Mr. Stephanopoulos and others also say that drawing a line between permissible and illegal political maps is not all that difficult. Courts make similar judgments in lawsuits claiming racial bias in redistricting, he noted. After the one-person, one-vote ruling in 1964, judges quickly set a limit — 10 percent — on how much political districts could deviate from the new requirement to have substantially equal populations.
Some gerrymandering yardsticks have already been suggested. For example, a political map might be assumed constitutional unless measures of partisanship uniformly argued against it. At that point, the body that drew the map would have to demonstrate another compelling reason for the way boundaries were drawn.

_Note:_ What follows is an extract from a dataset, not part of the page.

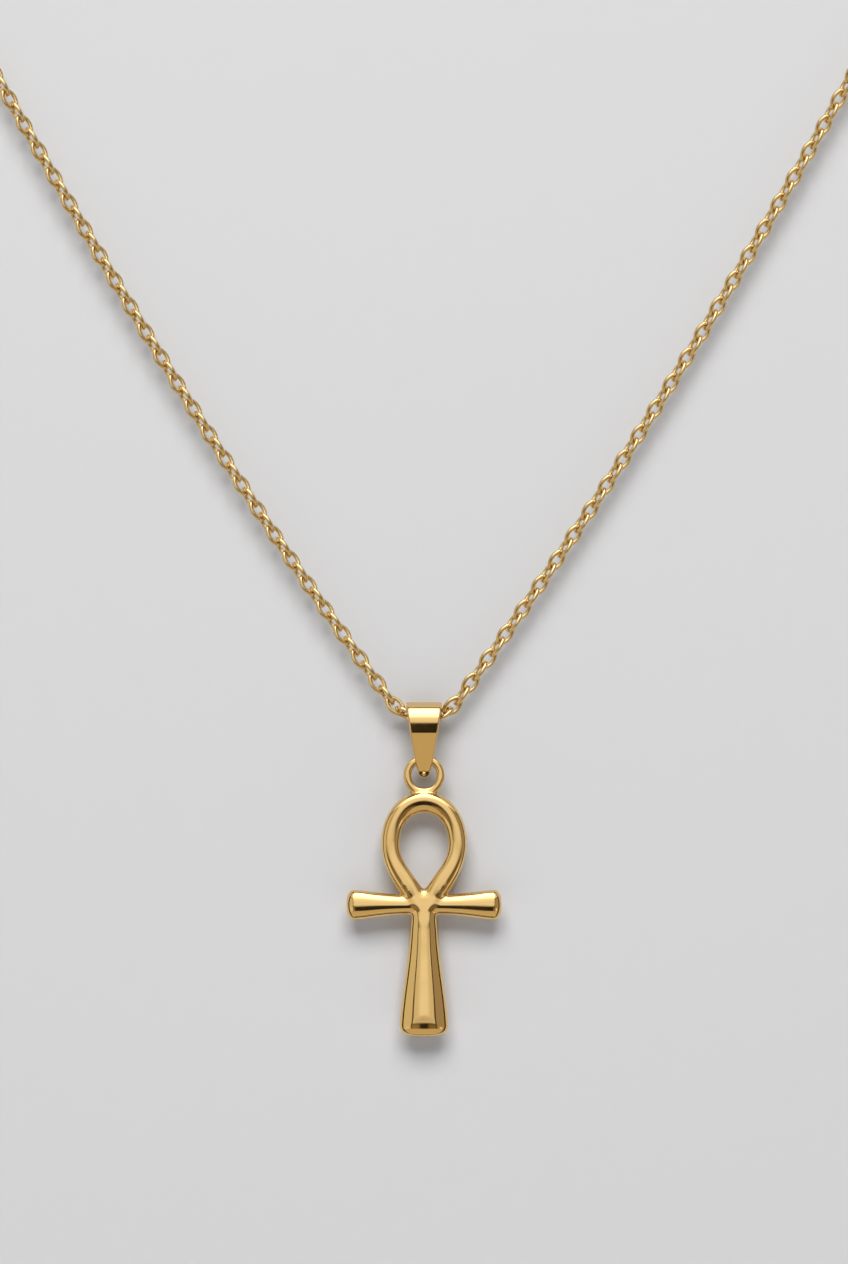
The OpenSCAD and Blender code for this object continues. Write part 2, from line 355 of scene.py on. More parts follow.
@dataclass
class Ankh:
    """The casting: round eye, drop-shaped loop, two arms and the stem.

    Heights are measured from the axis of the arms. A row of body_rows is across and up along the
    middle of the loop's right half and on down the stem, then the section as bar_field takes it.
    A row of arm_rows is along, half height and half depth, one of crest_rows is up and the most
    half depth at the crossing, and one of grain_spots is across, up and radius. Sizes are half
    sizes across, up and deep, apart from eye_bar, a section as bar_field takes it.
    """

    below_swing: float = 18.9
    eye_lift: float = 16.8
    eye_radius: float = 2.17
    eye_bar: tuple[float, float, float, float, float] = (0.52, 0.54, 0.0, 2.8, 3.2)
    neck_lift: float = 14.5
    neck_size: tuple[float, float, float] = (1.88, 0.68, 0.62)
    cap_place: float = 8.8
    cap_size: tuple[float, float, float] = (1.4, 2.13, 1.29)
    foot_place: float = 15.1
    foot_size: tuple[float, float, float] = (3.6, 2.6, 1.545)
    arm_straight: float = 8.88
    arm_round: float = 1.2
    arm_fullness: float = 2.2
    stem_straight: float = 15.35
    stem_round: float = 1.8
    cell: float = 0.13
    box_low: tuple[float, float] = (-1.9, -17.5)
    box_high: tuple[float, float] = (1.9, 19.8)
    box_room: float = 0.3
    crotch_fillet: float = 1.1
    crotch_fades: tuple[float, float] = (6.5, 4.0)
    crotch_starts: tuple[float, float] = (-1.5, 2.5)
    foot_blend: float = 0.12
    foot_blend_start: float = 1.0
    cap_blend: float = 0.12
    cross_fillet: float = 0.5
    neck_fillet: float = 0.45
    crown_fillet: float = 0.25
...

Critics like Professor Lowenstein argue that any dividing line between unfair and fair maps will have an unwanted consequence: Every subsequent map may be drawn to extract as much partisan gain as possible, yet fall just short of the legal standard for rejection.
“The ultimate question,” Professor Schuck said, “is how crude a fit should a court be willing to accept?”
Then again, he pointed out, the U.S. Supreme Court and the North Carolina Supreme Court have answered that question: Future political maps, they have ruled, can be as crude as their makers want them to be.
“Declining to apply a rule is still going to validate or invalidate what politicians have done,” he said. “There’s no total innocence, no virginity, as it were.”